Monday, March 18, 2013

Marilla Marks Young Ricker


Born this day in 1840: Marilla Marks Young Ricker (1840–1920), lawyer, “the prisoner’s friend,” free-thinker, and suffragist

Ricker was born Marilla Marks Young in New Durham, New Hampshire. Her father was a free-thinker and supporter of equal rights for women. He educated her in politics and philosophy and taught her to follow her own convictions.
She became a school teacher at age 16. In 1863 she married John Ricker, a wealthy farmer and supporter of equal rights who was many years her senior. Mr. Ricker died just five years into the marriage.
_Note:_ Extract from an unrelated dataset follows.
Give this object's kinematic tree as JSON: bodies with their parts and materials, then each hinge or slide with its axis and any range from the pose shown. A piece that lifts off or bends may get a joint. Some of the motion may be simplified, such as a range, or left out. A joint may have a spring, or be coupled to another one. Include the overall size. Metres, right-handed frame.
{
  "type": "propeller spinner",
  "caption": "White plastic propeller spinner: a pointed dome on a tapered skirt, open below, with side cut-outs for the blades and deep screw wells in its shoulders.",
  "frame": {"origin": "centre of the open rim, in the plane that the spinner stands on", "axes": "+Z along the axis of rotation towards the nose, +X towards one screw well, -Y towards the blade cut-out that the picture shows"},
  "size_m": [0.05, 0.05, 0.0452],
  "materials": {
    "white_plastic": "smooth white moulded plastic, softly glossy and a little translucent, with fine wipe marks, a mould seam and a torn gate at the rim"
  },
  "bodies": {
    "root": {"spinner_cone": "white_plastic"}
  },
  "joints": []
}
Now a wealthy widow, Ricker went abroad, studying languages and developing a fluency in German. While overseas she continued to explore free thought, political equality, and birth control.
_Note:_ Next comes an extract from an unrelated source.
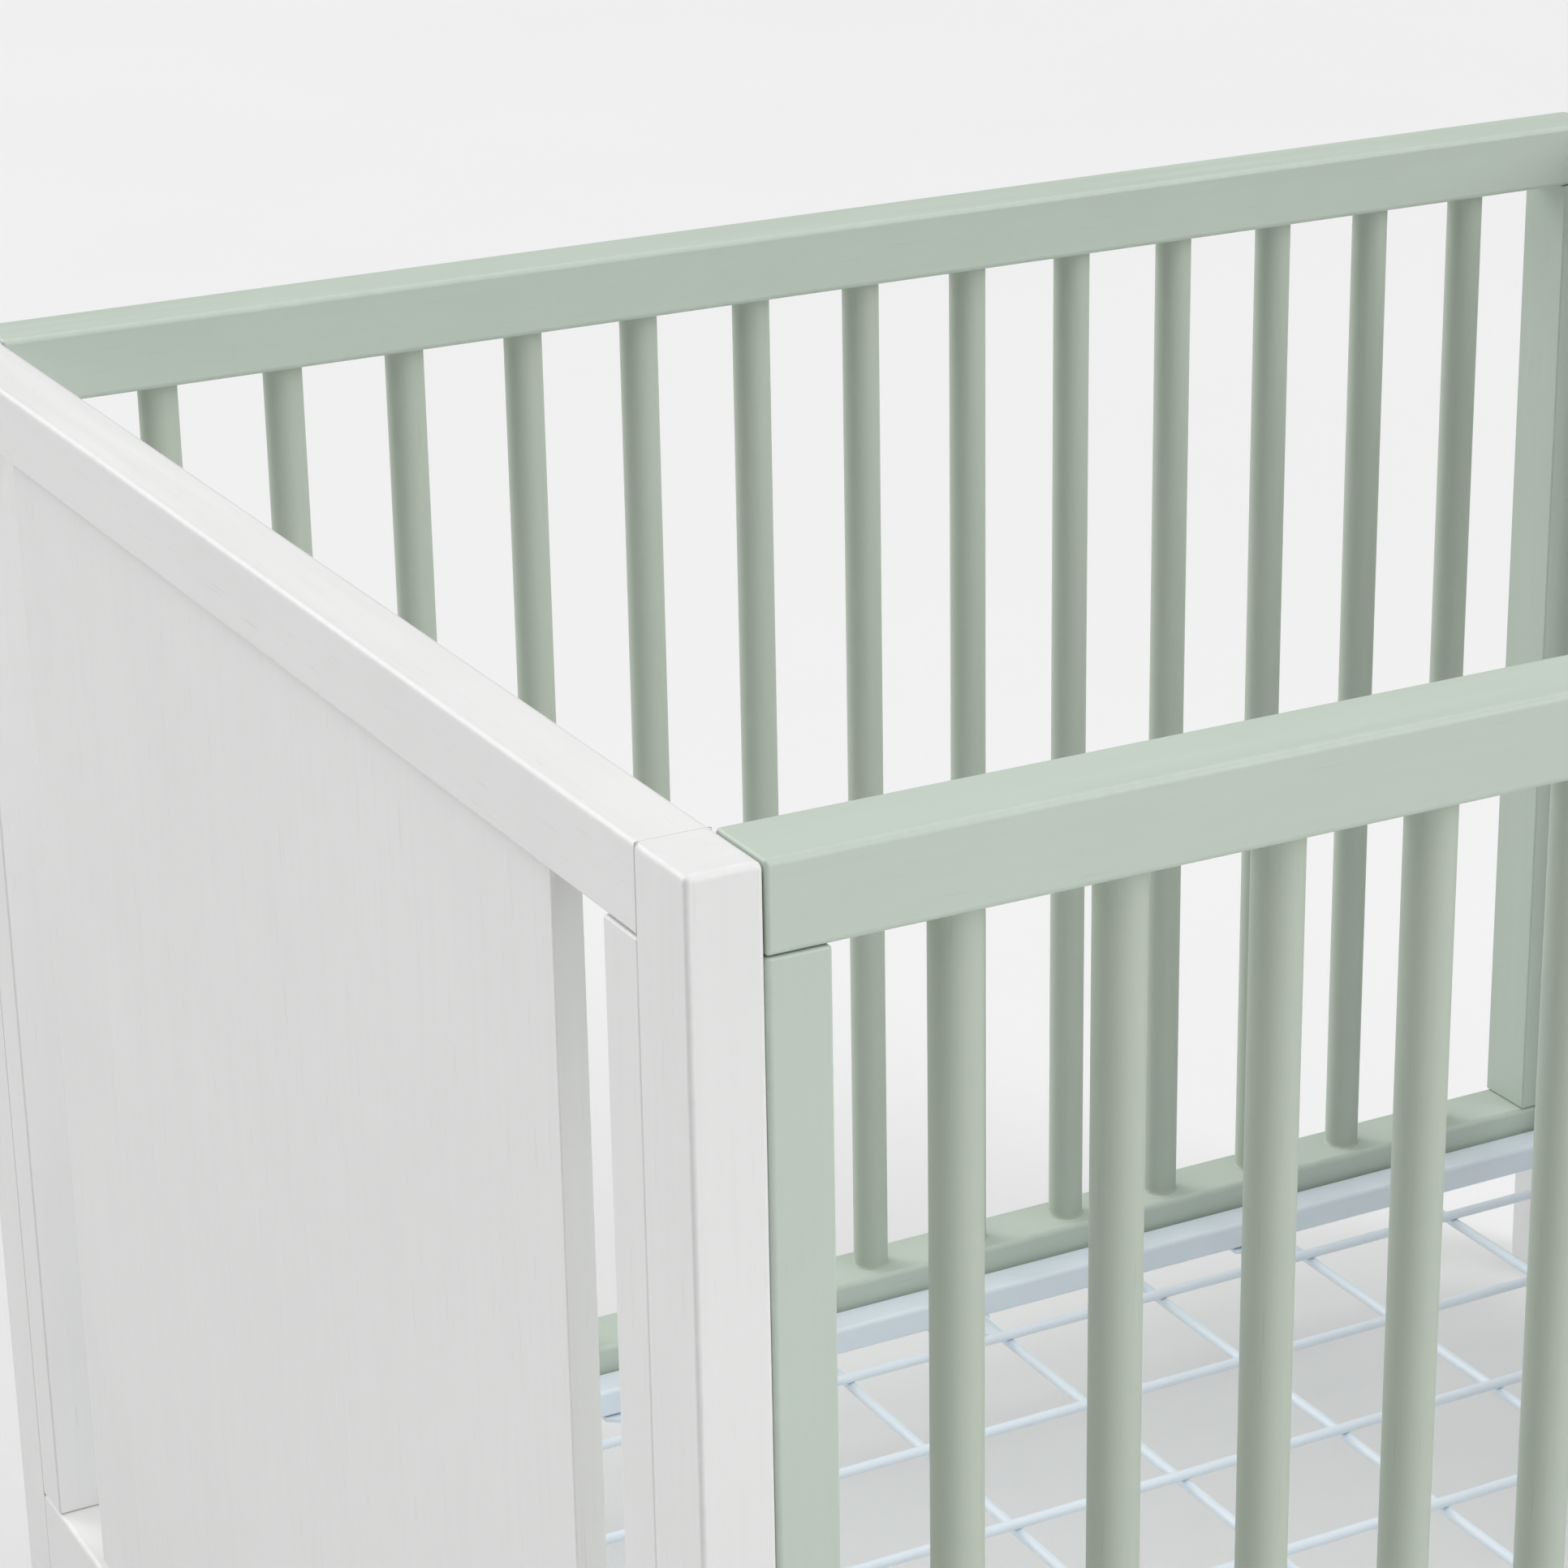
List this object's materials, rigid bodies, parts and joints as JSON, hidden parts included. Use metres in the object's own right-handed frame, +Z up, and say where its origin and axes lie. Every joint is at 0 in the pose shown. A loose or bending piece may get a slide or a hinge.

Upon returning home she took up the study of law, seeing it as a tool to help society’s disadvantaged. In 1882 she was admitted to the bar of the supreme court of the District of Columbia—outranking the 18 men with whom she took the exam. In her practice she offered her services to disadvantaged and destitute prisoners and successfully challenged the “poor convict” laws that kept debtors imprisoned indefinitely. In addition to legal aid, she offered material and financial aid to the District’s  prisoners and prostitutes. She was often referred to in the press as “the Prisoner’s Friend.”
In 1890 Ricker successfully petitioned New Hampshire (her home state, where she spent her summers) to admit women to the bar. She became the first woman admitted to the bar in New Hampshire. She also became the first woman to attempt to run for governor of that state in 1910, but her application was refused on grounds that without the right to vote, she did not have the right to run for office. A lifelong suffragist, Ricker protested her lack of representation every time she paid her taxes. She voted in 1871, in the town of Dover, declaring
“I come before you to declare that my sex is entitled to the inalienable right to life, liberty and the pursuit of happiness...I ask the right to pursue happiness by having a voice in that government to which I am accountable.”
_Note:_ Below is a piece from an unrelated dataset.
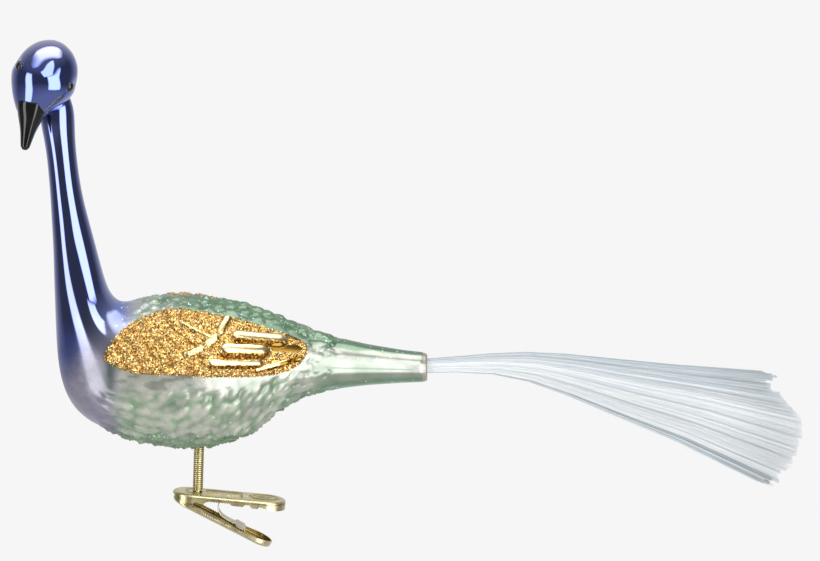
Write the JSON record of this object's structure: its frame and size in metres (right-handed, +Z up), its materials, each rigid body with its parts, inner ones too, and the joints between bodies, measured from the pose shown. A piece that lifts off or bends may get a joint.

Although her ballot was refused, she may have been the first woman to vote, however unsuccessfully, in  the U.S.
Ricker was a member of the Woman Suffrage Association, the New Hampshire Woman Suffrage Association, and was vice-president-at-large of the National Legislative League.
Ricker also authored several books on free thought, including The Four Gospels (1911), I Don’t Know, Do You? (1915), and I Am Not Afraid, Are You? (1917).
In honor of Ricker’s trailblazing efforts for women and in recognition that New Hampshire has the first all-woman delegation to the U.S. Congress, the New Hampshire state legislature has introduced a joint resolution to direct the joint legislative historical committee to acquire a portrait of Ricker and display it in a place of honor in the state house complex.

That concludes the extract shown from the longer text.